Pour la remastérisation, Square-Enix a fait appel aux principaux intéressés pour remodeler le jeu d’origine et l’ensemble fonctionne très bien ! Les sprites ont été redessinés, les environnements ont été adaptés aux écrans modernes et tous les effets spéciaux (lumière, eau, pyrotechnie, ombres…) ont été entièrement refaits. L’eau dans les grottes, les cascades, les sorts magiques, les flammes, la brume, la poussière… la formule est bateau, mais ces Pixel Remaster sont vraiment des œuvres naviguant entre tradition et modernité. Sans que ce soit une révolution, on les retrouve sous un jour nouveau et le charme d’antan agit instantanément. D’ailleurs, l’une des grandes forces de ce remake, c’est la qualité de la bande-son ! Supervisée par le maestro Nobuo Uematsu, elle est juste fabuleuse et parvient à retranscrire les émotions de chaque personnage avec grâce et élégance. Le compositeur d’exception qu’il est doit apprécier. À l’époque, il a eu un mal fou à maîtriser la puce sonore de la Super Nintendo. Habitué aux mélopées 8-bits, il s’est retrouvé avec des sons criards et n’arrivait pas à faire ressortir les instruments de façon convaincante. Uematsu-san n’a alors pas eu d’autre choix que de plonger dans les entrailles de la puce sonore pour l’exploiter au mieux. Il y est parvenu et a livré une bande-son incroyable, qui est sublimée de façon magistrale aujourd’hui. Globalement, Final Fantasy IV reste fidèle à son socle d’origine et cet épisode Pixel Remaster s’en sort bien, mais il souffre néanmoins des mêmes défauts que la première trilogie, à savoir son manque criant de bonus. On aurait aimé plus qu’un lecteur de musique ou la possibilité d’admirer le bestiaire du jeu. Certaines personnes seront peut-être aussi surprises du remaniement visuel de certains sprites, mais l’expérience demeure malgré tout de haute volée.
Conclusion
Points forts
- Les musiques réorchestrées et supervisées par Uematsu
- Le petit boost graphique agréable
- La dimension dramatique du scénario
- Les personnages attachants
- Entièrement en français
- Près de 50 heures de plaisir
Points faibles
- Certains choix artistiques (sprites, etc.)

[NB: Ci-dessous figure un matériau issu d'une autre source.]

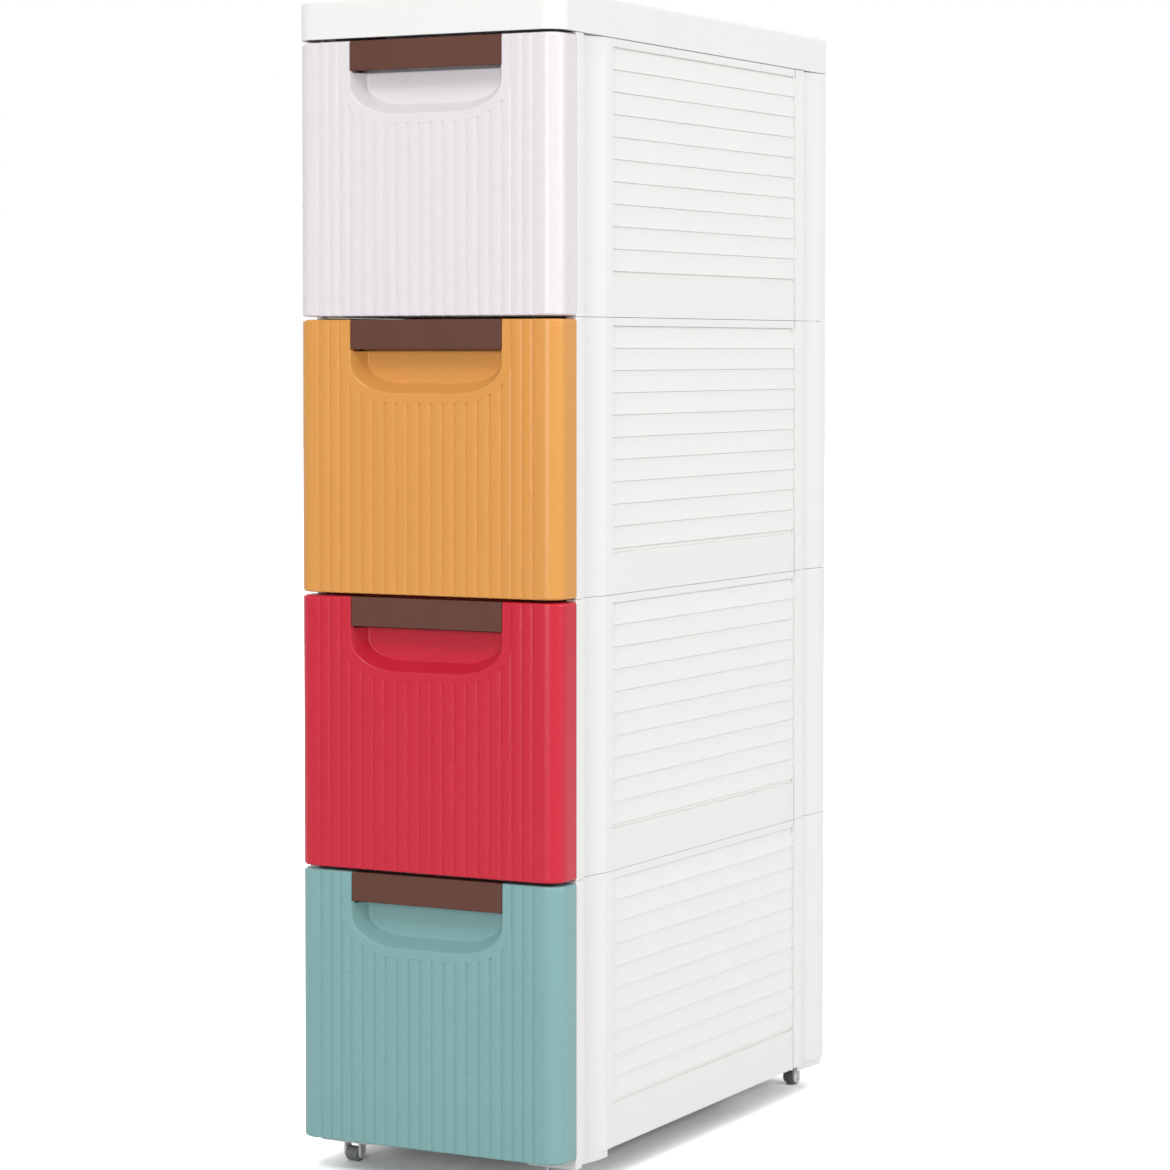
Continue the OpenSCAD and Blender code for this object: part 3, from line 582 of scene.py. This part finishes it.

- Bonus beaucoup trop légers
Note de la rédaction
Ce n’est pas être faible que de fondre une nouvelle fois devant Final Fantasy IV. Instaurant une dimension dramatique qui manquait aux premiers épisodes de la saga, cette aventure traverse les générations sans prendre une ride. Pour cette itération Pixel Remaster, Square-Enix reste fidèle à sa ligne de conduite, en trouvant un équilibre intéressant entre passé et présent. Charmant et passionnant, le jeu aurait toutefois mérité des bonus plus marquants, comme un petit making-of par exemple. Certains seront peut-être hermétiques à cette approche moins tape-à-l’œil que l’épisode PSP, mais Final Fantasy IV, pour tout ce qu’il représente, demeure une valeur sûre du jeu de rôle japonais.